Chris_Lattner3 · February 8, 2020, 1:30am

I agree, but I don't think that is avoidable. We have the (unacceptable to me) situation where people cannot #ifdef out individual attributes, and there are other weird limitations that cause significant problems for users. We need to fix this somehow, and encoding this all into the AST isn't scalable. We discussed that in the review conversation mentioned in the original post upthread. Here is a link to part of the discussion.

-Chris

blangmuir · February 8, 2020, 1:46am

I'm sympathetic to wanting to move this out of the (semantic) AST. If we were generating a syntax tree in the parser that was lowered to the semantic AST, it would isolate the rest of the compiler from having "special cases" for #if-handling. I think adding new high-value places for #if like around attributes, and list items would be very reasonable in Swift Syntax.

beccadax · February 8, 2020, 1:50am

One more issue that you sort of skip over: #sourceLocation. Parsing #sourceLocation as a declaration severely limits its applicability to code generation, which is supposed to be its domain. Even the Swift project itself doesn't use #sourceLocation in GYB output because it can't be reliably inserted between any two tokens. If we're talking about reforming #warning and #error, #sourceLocation should be part of the conversation too.

allevato · February 8, 2020, 1:54am

I came here to say something to the same effect. Any changes that eliminate the tree representation of conditional compilation blocks (or reduce them to a stream of tokens or some other untyped text blob) would cause a huge regression in swift-format as well as the ecosystem of other tools that are being built up using the SwiftSyntax. I'd hate to see us start building this entire ecosystem and then debilitate the underlying model so badly that users' abilities to build successful tooling around it are severely harmed.

I can sympathize with this problem though.

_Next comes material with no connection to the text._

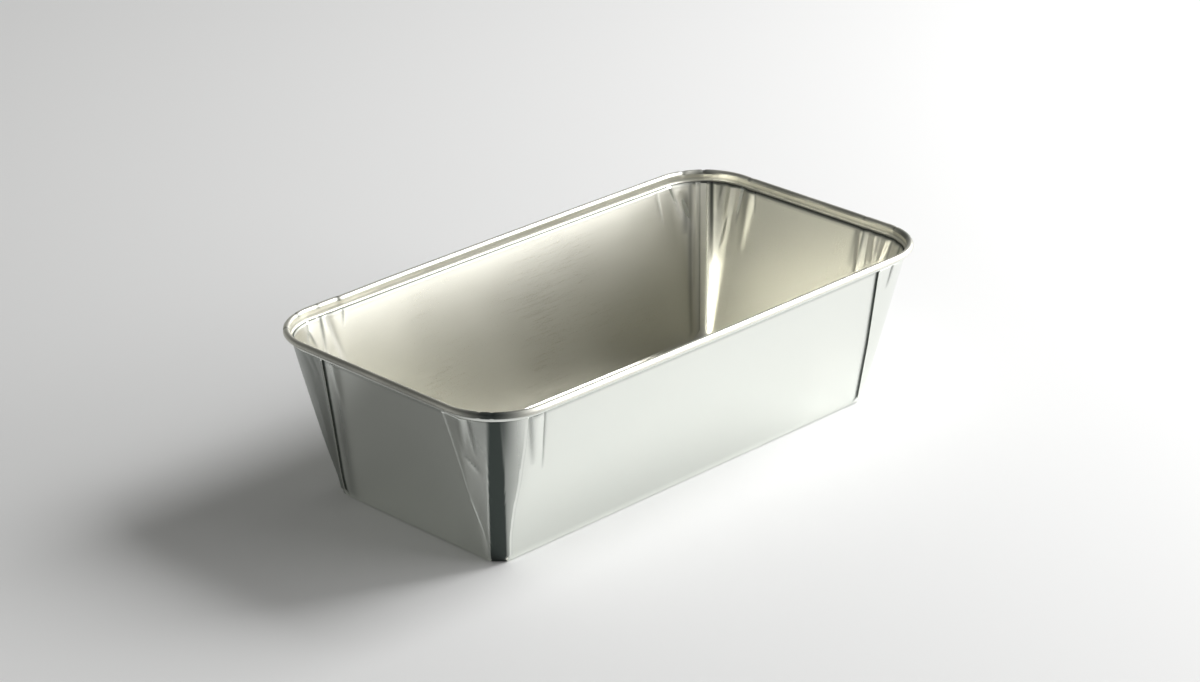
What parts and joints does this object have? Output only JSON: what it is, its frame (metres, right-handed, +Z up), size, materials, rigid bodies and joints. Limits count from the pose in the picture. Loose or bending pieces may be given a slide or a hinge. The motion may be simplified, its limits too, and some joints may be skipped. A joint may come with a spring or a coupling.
{
  "type": "aluminium foil tray",
  "caption": "Deep rectangular foil loaf tray with tapered walls, folded corners, a stepped ledge and a curled rim.",
  "frame": {"origin": "centre of the base's underside, which is the centre of the plan of the whole tray", "axes": "+X along the length, +Y along the width, +Z up out of the mouth"},
  "size_m": [0.215, 0.114, 0.0605],
  "materials": {
    "foil": "bright satin rolled foil, smoother on the outside"
  },
  "bodies": {
    "root": {"foil_tray": "foil"}
  },
  "joints": []
}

When working on swift-format, we've had our share of bugs that were caused by us writing rules that didn't expect #if blocks in certain places. For example, we had a rule that combined cases with fallthroughs, and we just completely dropped code in situations like this, because who would have expected this was allowed:

switch foo {
case .bar:
  doSomething()
#if FEATURE_ENABLED
case .baz:
  doSomethingElse()
#endif
}

But this feels like a problem that can be solved if we generalize it properly, and without giving up all the advantages we have of a tree-based representation. For example, I don't think there are any situations where you'd want an #if/#endif block that couldn't be represented as a node that completely encompasses another subtree (or subtrees with the same parent, for collections) of the syntax tree. I don't think there would be value in supporting something that cross-cuts through multiple nodes in a way that can't be represented as a parent/child relationship, like this:

#ifdef FOO
func foo(
#else
init(
#endif
x: Int) {
  // why?
}

With that in mind, if we audited all of the nodes where we felt that compile-time conditionals should be allowed, could a solution be achieved with some metaprogramming? Could the syntax node definitions in gyb_syntax_support be tagged in such a way that they say they support being conditionally present, and some codegen in the parser could handle the process of "check for #if, handle it if present, then delegate to the underlying node"?

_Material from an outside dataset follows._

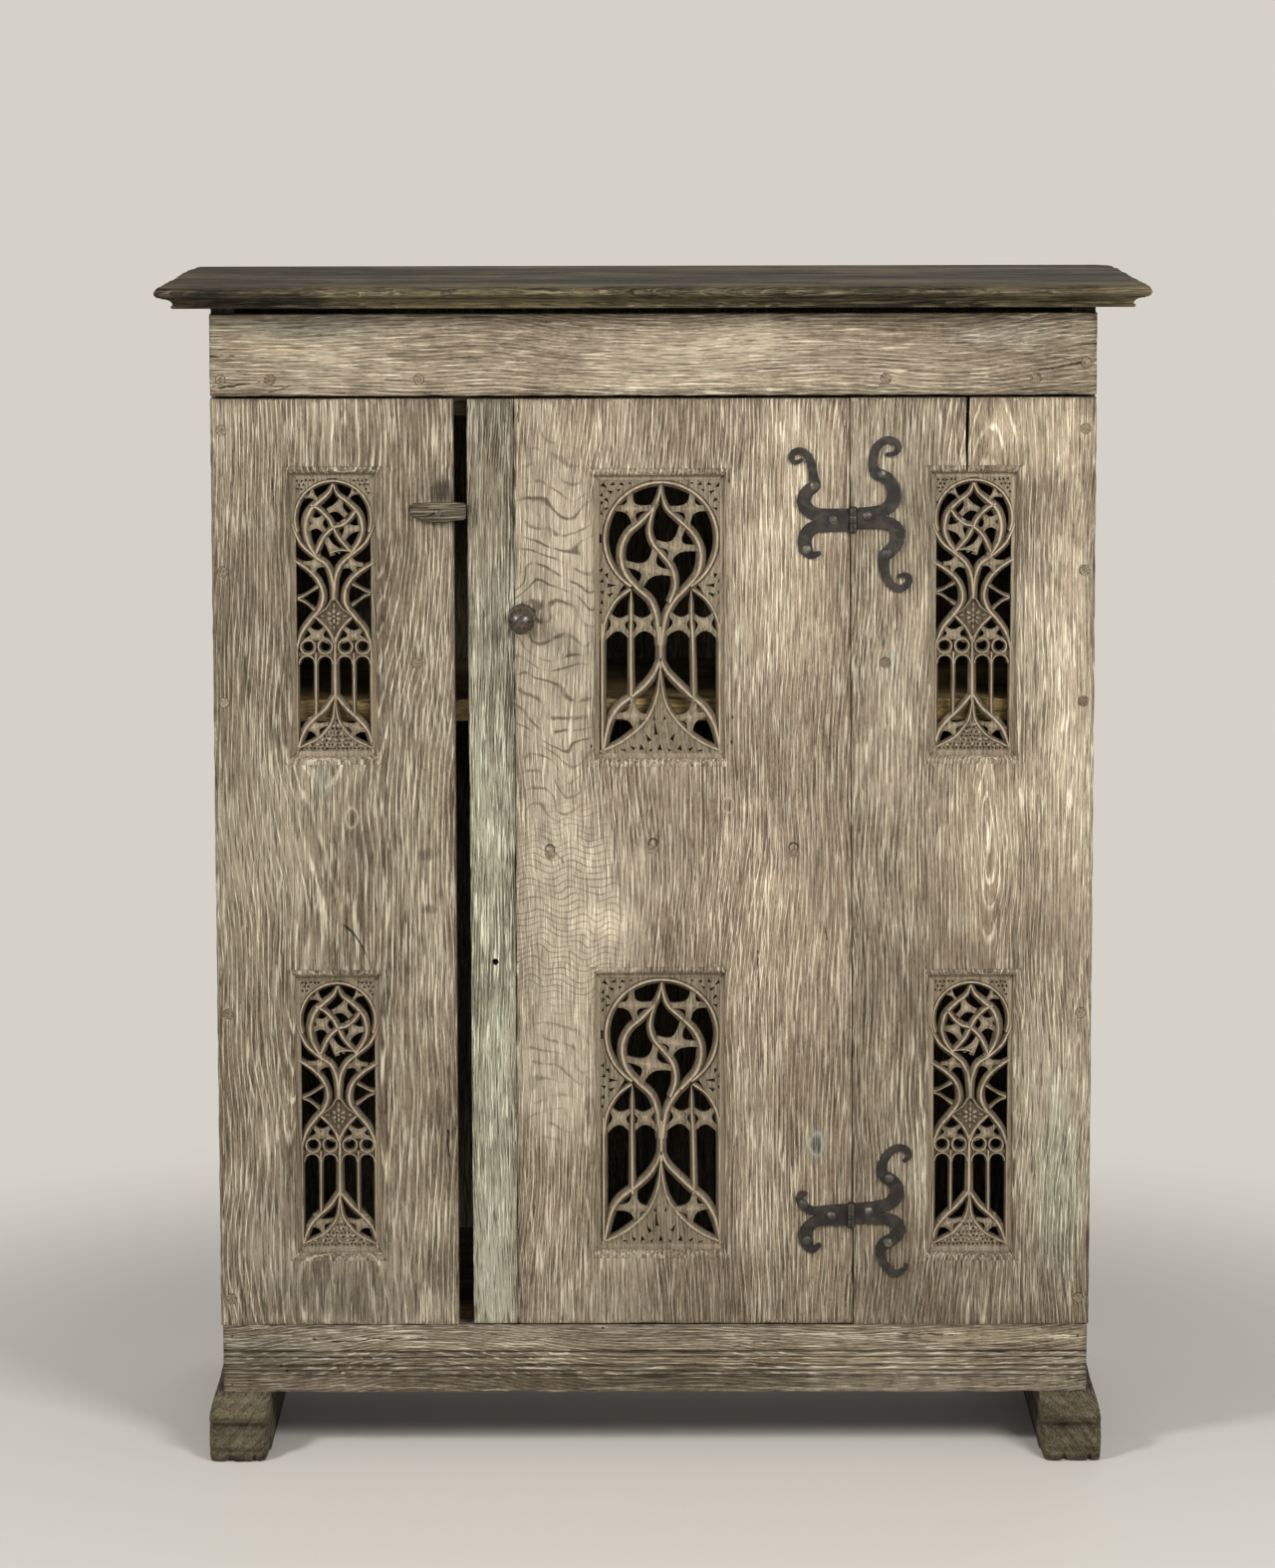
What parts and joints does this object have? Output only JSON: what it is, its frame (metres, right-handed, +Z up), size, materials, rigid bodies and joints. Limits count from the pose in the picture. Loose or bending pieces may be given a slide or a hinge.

It could make the consumption side of the syntax tree a little more complicated (more SwiftSyntax users would have to look "through" conditional blocks), but I don't think that can be avoided. It can also be made better by improving the type safety of SwiftSyntax—for example, in the switch/case situation above, instead of just representing the children of the switch as a generic Syntax node that needs to be downcast to the right type, which makes it easy for users to omit cases they aren't aware of, represent it as an enum that exhaustively lists the allowed child types, roughly something like

enum SwitchCaseListElement {
  case switchCase(SwitchCaseSyntax)
  case ifConfigDecl(IfConfigDeclSyntax)
}

owenv · February 8, 2020, 2:04am

Thanks for the feedback everyone. I'm going to try and respond to some of your points here, sorry if I miss anything!

This is good to know. Originally, I thought there may have been some edge cases, but I don't remember where I got that impression and I haven't found any evidence to back it up.

Like Chris said, I totally agree. There's no good reason to match the behavior of C here.

This is a major concern of mine as well, and it's why I've been hesitant to recommend a specific solution so far.

This would help somewhat, but even just parsing #if in more places adds a significant amount of complexity. For example, adding #if support to switch cases doubled the number of productions in the switch statement grammar. That doesn't map 1-1 to parser complexity, but they're not completely unrelated. It's probably worth investigating more though. I assume what you have in mind is something similar to what's on the syntax-parse branch?